Details on the FDA’s Decision:
Johnson & Johnson’s parent company, Jannsen, requested that the FDA withdraw the vaccine’s authorization when it was disclosed that the remaining 12.5 million doses had expired.
This was not surprising, as approximately 231 million Americans had already received either a single J&J shot or two mRNA vaccine doses from Pfizer or Moderna.
As vaccination fatigue has started to affect the U.S., and considering the challenges faced by J&J’s single-dose vaccine, including production problems and health concerns, the pharmaceutical company has decided to step back from the COVID-19 vaccine field.
The issues faced early in the vaccine’s life, such as the disposal of about 60 million doses due to manufacturing difficulties, have further complicated J&J’s situation.
Comparative Analysis of Vaccines:
In terms of the number of people vaccinated, J&J’s vaccine trails behind other vaccines authorized for use in the U.S. Approximately 367 million Americans have received a Pfizer shot, and over 232 million have received a dose of Moderna’s vaccine.
On the other hand, only about 19 million of the total shots administered in the U.S. since early 2021 were made by J&J.
Issues Surrounding J&J’s Vaccine:
The J&J vaccine was plagued by controversy since it entered the market in February 2021, with more than 2.1 million mRNA shots already having been administered. These shots, produced by Pfizer and Moderna, set a high standard that J&J found difficult to match.
The controversy further intensified when a rare but severe blood clotting disorder called thrombosis with thrombocytopenia syndrome (TTS) was linked to the vaccine.
Symptoms of TTS typically appear between four and 42 days after vaccination, leading the FDA and the Centers for Disease Control and Prevention (CDC) to pause administering the vaccine temporarily.

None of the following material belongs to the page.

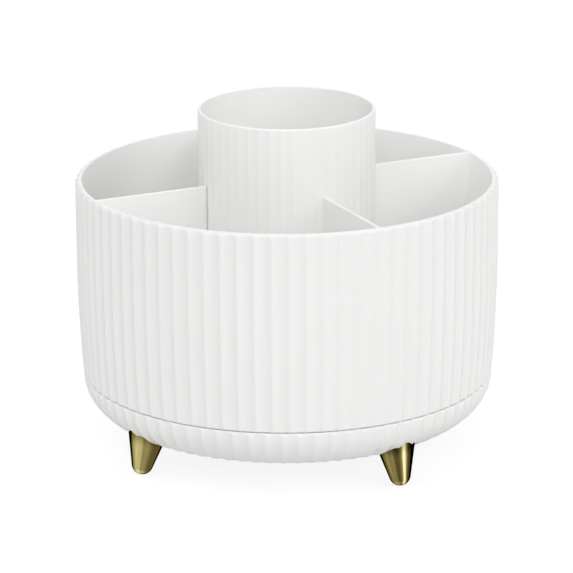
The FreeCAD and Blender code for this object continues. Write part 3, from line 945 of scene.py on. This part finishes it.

Despite reassurances from both agencies that the vaccine was safe and effective in preventing COVID-19, the damage was done. Public trust in the vaccine suffered, leading to a drastic reduction in demand.
The situation was exacerbated when a Baltimore-based manufacturing plant ruined approximately 15 million doses due to cross-contamination with the AstraZeneca vaccine.
Public Perception and the Future:
The reputation of the J&J vaccine suffered significantly despite the lift of the recommended pause by the federal government. Its single-dose nature became the object of ridicule, with comedy superstar Dave Chappelle even making a joke about it.
However, it’s important to note that the J&J vaccine was initially considered a game-changer for people experiencing homelessness and others who may have had difficulty accessing the second dose of the Moderna or Pfizer vaccines.
In December 2021, the CDC’s panel of vaccine experts recommended the Moderna and Pfizer mRNA vaccines over the J&J vaccine due to increasing reports of TTS. As of May 2022, the FDA restricted the use of the J&J vaccine to adults aged 18 and older who were unable to receive an mRNA vaccine due to allergy or unavailability.